The charity has raised some $2 billion since it was founded in 2001 after Bill Clinton stepped down as president and disburses funds domestical­ly and overseas, handing out some $218 million in 2014.

Bill Clinton announced this week that if his wife is elected, the foundation will accept only US contributi­ons, that he will step down from the board and will no longer raise funds for the charity.

With Clinton now leading 47 percent to Trump’s 41.5 percent, according to an average of national polls from Real Clear Politics, it is unclear to what extent the new reports can damage her standing.

US voters remain alarmed by Trump’s lack of experience, question whether he has the temperamen­t for the job and a series of high-profile blunders have chipped away at his populist appeal.

Trump used the rest of his speech in Texas to make another sustained pitch for African-American voters — who vote overwhelmi­ngly Democrat — and highlight poor border security in Texas.

He reiterated calls to build a wall on the southern US border with Mexico in a bid to stop illegal immigratio­n, a structure he said Mexico would pay for.

He also repeated his calls for “extreme vetting” of immigrants, saying “hundreds of immigrants and their children” had been charged with terrorism in the United States since the September 11, 2001 attacks.

He promised to create safe zones in the Middle East, funded by Gulf States for refugees fleeing conflict and for visas to be suspended “when we can’t perform effective screening.”

He was briefly joined on stage by mothers whose children were killed by illegal immigrants. “Your children did not die in vain, because we’re not going to allow it to happen to others,” he told them.

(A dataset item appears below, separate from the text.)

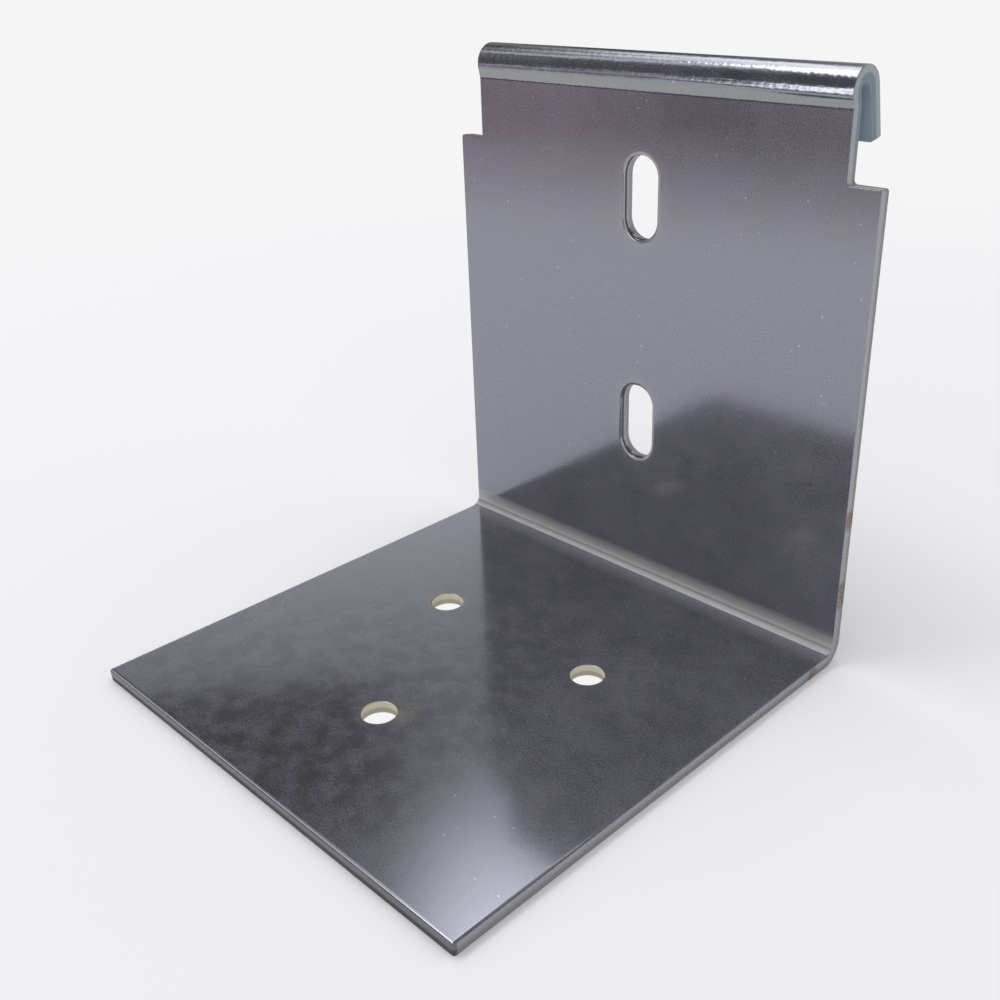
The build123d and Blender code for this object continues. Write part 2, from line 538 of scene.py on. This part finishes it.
def bloomed(section, blank):
    """How much bloom there is: some on the base and more on its right half, the most at the upright's foot, and
    little on the roll."""
    fold, foot, kick, flat, roll = section.starts[1:6]
    near_fold = fold - 5 * MM
    runs = (near_fold - 10 * MM, near_fold, foot, kick, flat, roll)
    levels = (0.40, 0.62, 0.90, 0.30, 0.30, 0.15)
    right = np.clip((blank[:, 0] + 15 * MM) / (25 * MM), 0, 1)
    on_base = np.clip((near_fold - blank[:, 1]) / (10 * MM), 0, 1)
    return np.interp(blank[:, 1], runs, levels) + 0.13 * right * on_base


def scuffed(sizes, section, blank):
    """How much the folding tool marked each point, and how strong the painted highlight is there: two pale bands in
    the fold with a thin line between them.
    """
    first, line, last, edge = 20, 60, 97, 6
    turned = np.degrees((blank[:, 1] - section.starts[1]) / sizes.fold_radius)
    bands = np.clip((turned - first) / edge, 0, 1) * np.clip((last - turned) / edge, 0, 1)
    clear = 0.8 * np.exp(-(((turned - line) / 4) ** 2))
    fainter = 0.3 * np.clip((line + 4 - turned) / 8, 0, 1)
    return bands * (1 - clear) * (1 - fainter) * (blank[:, 2] < PUNCHED_SIDE * sizes.sheet)


def recessed(sizes, section, blank):
    """1 on the hook's inside, 0 outside it."""
    along = np.clip((blank[:, 1] - section.starts[3]) / (4 * MM), 0, 1)
    return along * np.clip((blank[:, 2] / sizes.sheet - 0.9) / 0.1, 0, 1)


def add(tree, kind, links, out=0, **settings):
    """Adds one node with its settings and links, and returns one of its outputs, or the node if it has none. Links
    gives each input, by name or number, a value or another node's output."""
    node = tree.nodes.new(kind)
    for name, value in settings.items():
        setattr(node, name, value)
    for key, value in links.items():
        if isinstance(value, bpy.types.NodeSocket):
            tree.links.new(value, node.inputs[key])
        elif node.inputs[key].type == "RGBA":
            node.inputs[key].default_value = (*value[:3], 1.0)
        else:
            node.inputs[key].default_value = value
    return node.outputs[out] if node.outputs else node


def new_material(name):
    """An empty node material and its node tree."""
    material = bpy.data.materials.new(name)
    material.use_nodes = True
    material.node_tree.nodes.clear()
    return material, material.node_tree


def zinc_plated_steel(finish):
    """Cold-rolled steel, punched, folded, then zinc plated and clear passivated.

    The eye sees a hazy mirror: it keeps the outline of what it faces, blurred more with distance and veiled by
    light that the plating scatters. Waves and mottles break the outline, and dimples from the tool break it more on
    the roll. A thin bluish bloom lies on it in clouds with dark blotches. Each cut has a smooth bright band over a
    rough one. Painted highlights lie on the fold's bands and round the openings, painted light on the holes' walls,
    and painted shade on the walls of the slots, on the cuts of the hook and the front edge, and in the kick's crease.
    """
    material, tree = new_material("zinc_plated_punched_steel")
    blank = add(tree, "ShaderNodeAttribute", {}, "Vector", attribute_name="blank")
    cut, rim, hole, slot, bloom, scuff, past_kick, recess = [
        add(tree, "ShaderNodeAttribute", {}, "Fac", attribute_name=name)
        for name in ("cut", "rim", "hole", "slot", "bloom", "scuff", "past_kick", "recess")
    ]
    along, depth = [add(tree, "ShaderNodeSeparateXYZ", {0: blank}, axis) for axis in ("Y", "Z")]

    # Patterns, each as wide as its property says in real millimetres
    cloud, wave, mottle, grain, dimple = [
        add(tree, "ShaderNodeTexNoise", {"Vector": blank, "Scale": 1 / width, "Detail": detail, "Roughness": rough})
        for width, detail, rough in (
            (finish.cloud, 4.0, 0.55),
            (finish.wave, 1.0, 0.5),
            (finish.mottle, 2.0, 0.6),
            (finish.grain, 2.0, 0.5),
            (finish.dimple, 1.0, 0.5),
        )
    ]
    speck = add(tree, "ShaderNodeTexVoronoi", {0: blank, "Scale": 1 / finish.speck_gap}, voronoi_dimensions="2D")
    # Scratches run across the sheet, 5 mm long and a quarter of a millimetre wide
    stretched = add(tree, "ShaderNodeMapping", {"Vector": blank, "Scale": (1 / (5 * MM), 1 / (0.25 * MM), 1.0)})
    scratch = add(tree, "ShaderNodeTexNoise", {"Vector": stretched, "Scale": 1.0, "Detail": 0.0})

    # Places on the blank: the mottled front left of the base, the dull patch beside the front hole, and three brown
    # stains on the cut at the right
    from_mottles, from_patch, from_high, from_low, from_foot = [
        add(tree, "ShaderNodeVectorMath", {0: blank, 1: tuple(v * MM for v in place)}, "Value", operation="DISTANCE")
        for place in ((-14, 26, 0), (3.8, 30.2, 0), (50, 126.6, 1.2), (50, 110.6, 1.2), (50, 92.2, 1.2))
    ]
    speck_share = finish.speck_radius / finish.speck_gap
    # Each mask runs smoothly from its least at the first value to its most at the second
    masks = {
        name: add(
            tree,
            "ShaderNodeMapRange",
            {"Value": value, "From Min": first, "From Max": second, "To Min": least, "To Max": most},
            **SOFT,
        )
        for name, value, first, second, least, most in (
            ("clouded", cloud, 0.36, 0.66, -0.15, 0.15),
            ("grained", grain, 0.30, 0.70, -0.20, 0.20),
            ("mottled", mottle, 0.30, 0.70, 0.10, 0.56),
            ("uneven", from_mottles, 54 * MM, 24 * MM, 0.28, 1.0),
            ("worn", cloud, 0.44, 0.56, 0.0, 1.0),
            ("speck", speck, 1.5 * speck_share, 0.6 * speck_share, 0.0, 0.6),
            ("scratch", scratch, 0.80, 0.87, 0.0, 0.3),
            ("patch", from_patch, 3.6 * MM, 1.2 * MM, 0.0, 0.4),
            ("punched side", depth, 0.10 * MM, 0.05 * MM, 0.0, 0.8),
            ("kick", past_kick, 0.2 * MM, 0.5 * MM, 0.0, 1.0),
            ("roll", past_kick, 1.6 * MM, 2.3 * MM, 0.0, 1.0),
            ("hook", past_kick, -10 * MM, -4 * MM, 0.0, 1.0),
            ("burnished", cut, 0.55, 1.0, 0.0, 1.0),
            ("torn", cut, 1.0, 1.9, 0.0, 1.0),
            ("deep", depth, 0.60 * MM, 0.80 * MM, 0.0, 1.0),
            ("front", along, 0.9 * MM, 0.5 * MM, 0.0, 1.0),
            ("high stain", from_high, 2.6 * MM, 1.4 * MM, 0.0, 1.0),
            ("low stain", from_low, 3.6 * MM, 2.2 * MM, 0.0, 1.0),
            ("foot stain", from_foot, 1.8 * MM, 0.9 * MM, 0.0, 1.0),
            ("brown", grain, 0.36, 0.52, 0.0, 0.85),
        )
    }
    burnished, torn, roll = masks["burnished"], masks["torn"], masks["roll"]
    even = add(tree, "ShaderNodeMath", {0: bloom, 1: masks["clouded"]}, operation="ADD")
    blotched = add(tree, "ShaderNodeMix", {0: masks["uneven"], 2: even, 3: masks["mottled"]})
    veiled = add(tree, "ShaderNodeMath", {0: blotched, 1: masks["grained"]}, operation="ADD", use_clamp=True)
    band = add(tree, "ShaderNodeMath", {0: masks["kick"], 1: roll}, operation="SUBTRACT")
    browned = add(tree, "ShaderNodeMath", {0: burnished, 1: masks["brown"]}, operation="MULTIPLY")
    # The painted shade in the kick's crease is a quarter of a millimetre wide and a little jagged
    jagged = add(tree, "ShaderNodeMath", {0: grain, 1: 0.4 * MM, 2: past_kick}, operation="MULTIPLY_ADD")
    crease_shade = add(tree, "ShaderNodeMath", {0: jagged, 1: 0.30 * MM, 2: 0.12 * MM}, operation="COMPARE")

    # Each layer shows where both of its masks do
    tone = finish.zinc
    for mask, within, colour_over in (
        (veiled, 1.0, finish.bloom),
        (masks["patch"], 1.0, finish.hole_highlight_and_patch),
        (masks["scratch"], masks["worn"], finish.speck),
        (masks["speck"], masks["worn"], finish.speck),
        # Painted highlight: a pale ring round each round hole and each slot
        (rim, hole, finish.hole_highlight_and_patch),
        (rim, slot, finish.scuff),
        # The kick's flat painted paler than the zinc round it
        (band, masks["punched side"], finish.kick_band),
        # Painted shade along the kick's crease
        (crease_shade, masks["punched side"], finish.crease_shade),
        # The fold's pale bands: tool marks and a painted highlight
        (scuff, 1.0, finish.scuff),
        (recess, 1.0, finish.recess),
        (burnished, 1.0, finish.burnish),
        # Painted shade on the hook's burnished band
        (burnished, masks["hook"], finish.shaded_hook_burnish),
        (torn, 1.0, finish.tear),
        # Painted shade on the hook's torn band
        (torn, masks["hook"], finish.shaded_hook_tear),
        # Painted shade on the front edge's cut
        (burnished, masks["front"], finish.shaded_front_burnish),
        (torn, masks["front"], finish.shaded_front_tear),
        # Painted highlight and painted light on the walls of the round holes
        (burnished, hole, finish.lit_hole_wall),
        (torn, hole, finish.lit_hole_tear),
        # Painted shade on the slots' upper walls, and their deeper part painted lighter in the burnish colour
        (burnished, slot, finish.shaded_slot_wall),
        (masks["deep"], slot, finish.burnish),
        (masks["high stain"], browned, finish.stain),
        (masks["low stain"], browned, finish.stain),
        (masks["foot stain"], browned, finish.stain),
    ):
        both = add(tree, "ShaderNodeMath", {0: mask, 1: within}, operation="MULTIPLY")
        tone = add(tree, "ShaderNodeMix", {0: both, 6: tone, 7: colour_over}, 2, data_type="RGBA")
    rough = add(tree, "ShaderNodeMath", {0: recess, 1: torn}, operation="MAXIMUM")
    holed = add(tree, "ShaderNodeMath", {0: burnished, 1: hole, 2: rough}, operation="MULTIPLY_ADD", use_clamp=True)
    scuff_share = 0.55
    dull = add(tree, "ShaderNodeMath", {0: scuff, 1: scuff_share, 2: holed}, operation="MULTIPLY_ADD", use_clamp=True)
    clear = add(tree, "ShaderNodeMix", {0: veiled, 2: finish.metallic, 3: finish.bloom_metallic})
    metallic = add(tree, "ShaderNodeMix", {0: dull, 2: clear, 3: finish.dull_metallic})
    scuffed = add(tree, "ShaderNodeMix", {0: scuff, 2: finish.roughness, 3: finish.scuff_roughness})
    roughness = add(tree, "ShaderNodeMix", {0: dull, 2: scuffed, 3: finish.cut_roughness})

    normal = None
    streak_height, dimple_height = [
        add(tree, "ShaderNodeMath", {0: roll, 1: height}, operation="MULTIPLY")
        for height in (finish.streak_height, finish.dimple_height)
    ]
    for height, distance in (
        (wave, finish.wave_height),
        (mottle, finish.mottle_height),
        (grain, finish.grain_height),
        (scratch, streak_height),
        (dimple, dimple_height),
    ):
        links = {"Height": height, "Distance": distance, "Strength": 1.0}
        if normal:
            links["Normal"] = normal
        normal = add(tree, "ShaderNodeBump", links)

    plating = {"Base Color": tone, "Metallic": metallic, "Normal": normal}
    mirror, veil = [
        add(tree, "ShaderNodeBsdfPrincipled", {**plating, "Roughness": value})
        for value in (roughness, finish.haze_roughness)
    ]
    surface = add(tree, "ShaderNodeMixShader", {0: finish.haze, 1: mirror, 2: veil})
    add(tree, "ShaderNodeOutputMaterial", {"Surface": surface})
    return material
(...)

Democrat Hillary Clinton on Tuesday vowed to make starting a small business in the United States as easy as opening a lemonade stand if elected president, targeting a large economic sector and a signifcant voting bloc.

Her flagship proposal is to establish a standard tax deduction for small businesses, previously only available to individual­s, allowing owners to get tax relief without filing additional forms.

Clinton would also expand healthcare tax credits in the Affordable Care Act for small businesses that employ up to 50 workers and create new federal incentives for local and state government­s to streamline the business licensing process, according to background provided by her campaign.

Since launching her campaign in April 2015, Clinton has said she wants to be the “small business president” if she wins the Nov. 8 election against businessma­n Donald Trump, the Republican nominee.

Trump has offered lower tax rates for small businesses and cuts to federal regulation­s to help “jump-start America.”

Clinton’s campaign held a conference call with small business owners on Tuesday to discuss her proposals and offer ways they could help with the former secretary of state’s campaign.

“You will always have a seat at the table,” Clinton told business owners on the call, taking questions from entreprene­urs in Virginia and Michigan.

Small businesses play a vital economic role in the United States, making up 99.7 percent of US employer firms and providing 49.2 percent of US privatesec­tor jobs, according to the Small Business Administra­tion.

The proposals announced by Clinton’s campaign on Tuesday fill in details on how the Democratic nominee would fulfill promises to improve access to financing and minimize regulatory burdens that make it difficult to start small businesses.

“They tell me more dreams die in the parking lots of banks than anywhere in America,” Clinton said of the feedback she has received from small business owners.

“I’d like to get rid of the unnecessar­y red tape,” Clinton said of regulation­s on credit unions and small banks that make it difficult to lend to would-be entreprene­urs. Clinton’s campaign said she also wants to guarantee that small businesses with questions about US government regulation­s receive an answer within 24 hours.